Judge bans partisan T-shirts from priest's trial.

Inside Philadelphia's Criminal Justice Center, they've become as ubiquitous as the sidewalk memorials of flowers and stuffed toys for people killed in shootings and auto accidents. They are T-shirts, usually emblazoned with the photo of a crime victim and slogans urging remembrance of or "justice for."

Now, apparently worried about the impact the T-shirts could have on criminal juries, some Philadelphia judges have begun banning them from the courtroom.

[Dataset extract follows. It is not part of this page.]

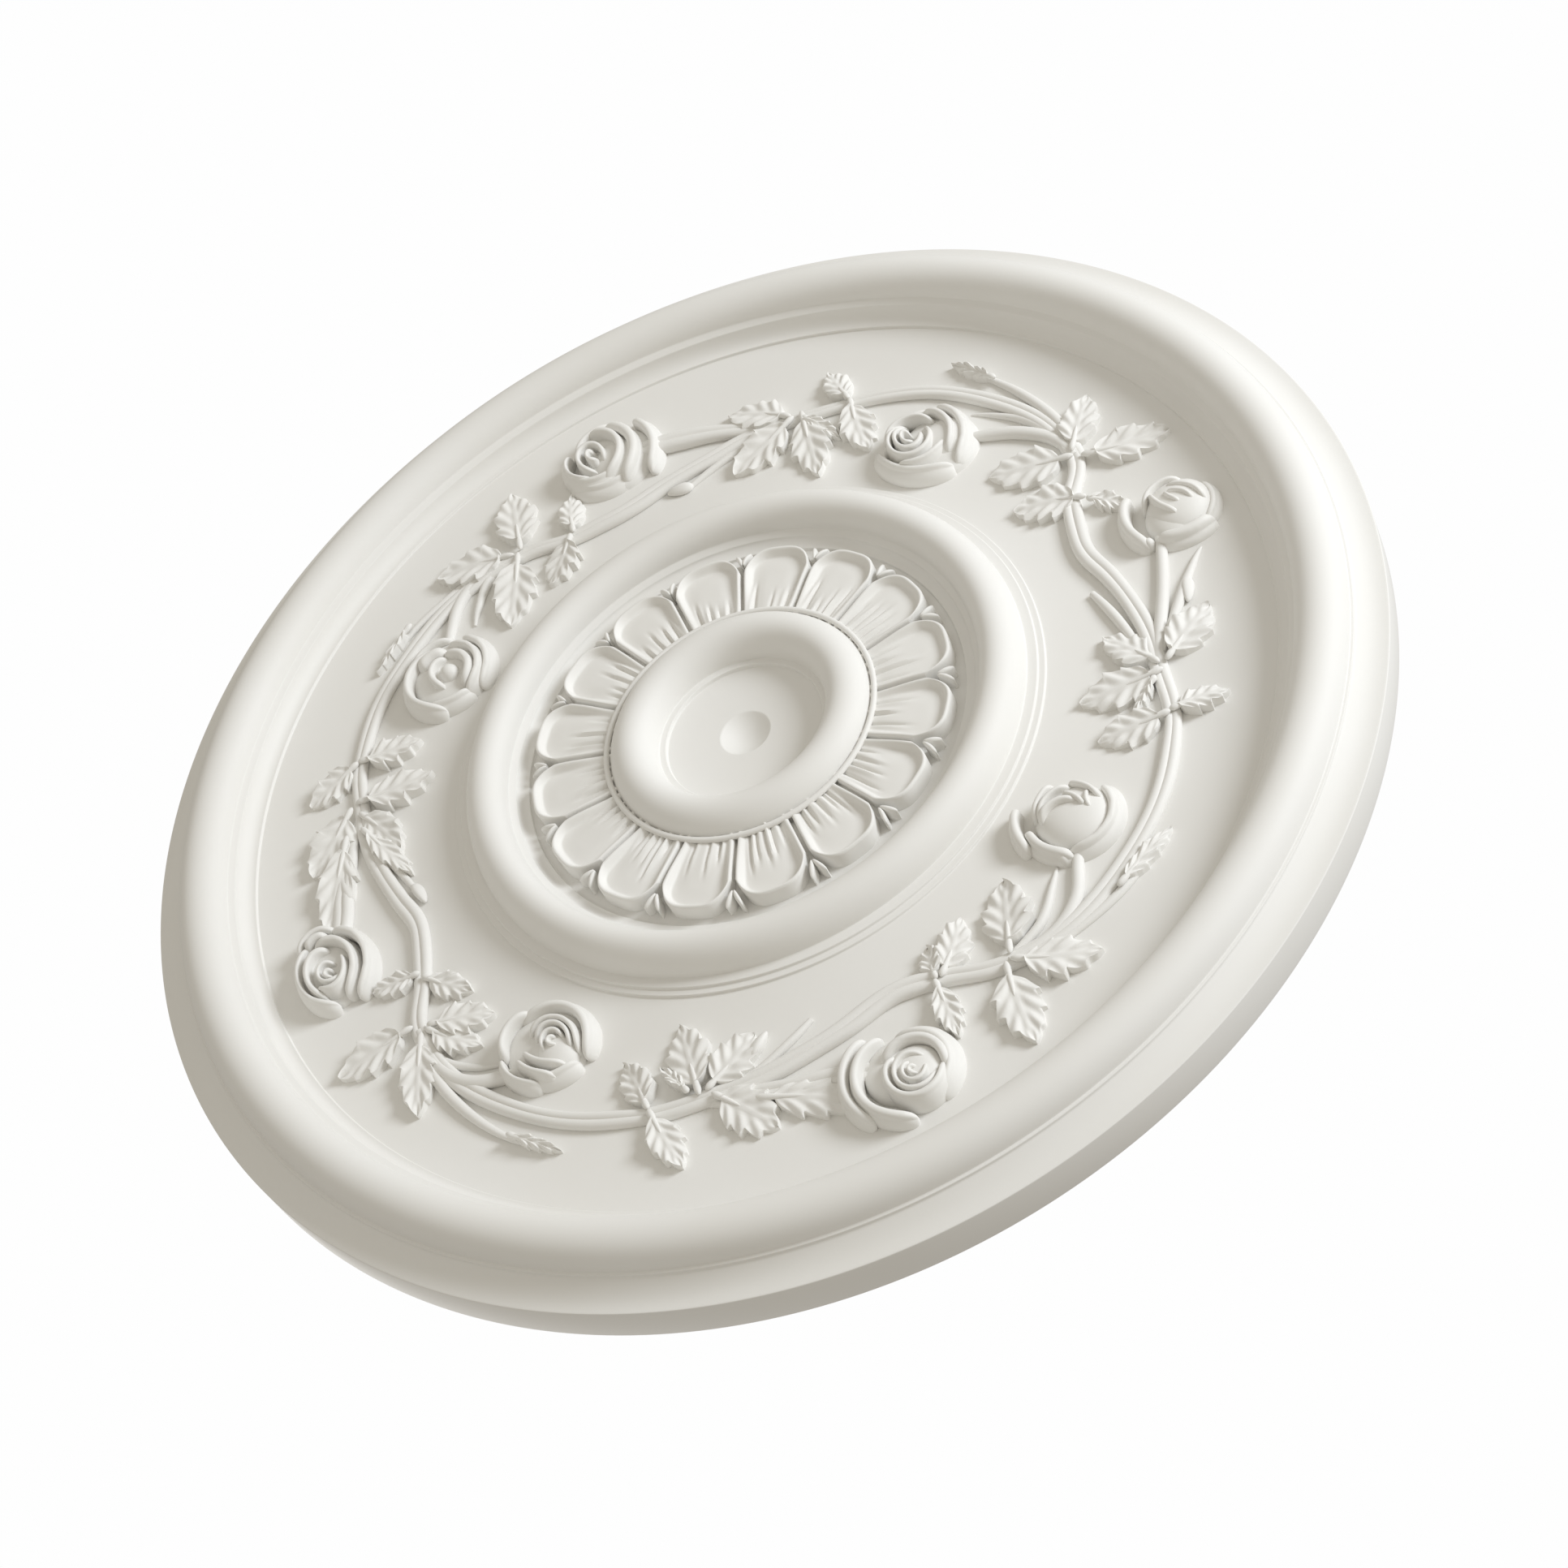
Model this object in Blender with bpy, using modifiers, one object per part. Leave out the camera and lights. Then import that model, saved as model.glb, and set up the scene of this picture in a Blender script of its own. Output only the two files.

It happened during the current trial of accused Catholic priest Andrew McCormick. This time, however, it was supporters of the 57-year-old priest who got the warning. On Feb. 27, the first day of McCormick's trial for allegedly sexually assaulting a 10-year-old altar boy in 1997, several of McCormick's friends came to the 11th-floor courtroom wearing black T-shirts covered with white stylized letters reading "I stand with Father Andy."

As a court officer began warning spectators about turning off cell phones and not taking photographs he spotted the shirts: "I see T-shirts. Turn them inside out."

The order left several of McCormick's supporters grumbling that their free-speech rights were being violated. Common Pleas Court Judge Gwendolyn N. Bright later made it clear she wanted nothing that might influence jurors in any way. More than once during the trial, Bright sent the jury from the courtroom and warned spectators she would clear the courtroom if they did not stop grimacing and demonstrating other reactions to witnesses' testimony.

The jury of nine women and three men deliberated a total of 10 hours on Thursday and Friday without reaching a verdict. They return to work Monday and have asked the judge to reinstruct them on the criminal charges against McCormick: sexual assault, involuntary deviate sexual intercourse, indecent assault, child endangerment and corruption of a minor.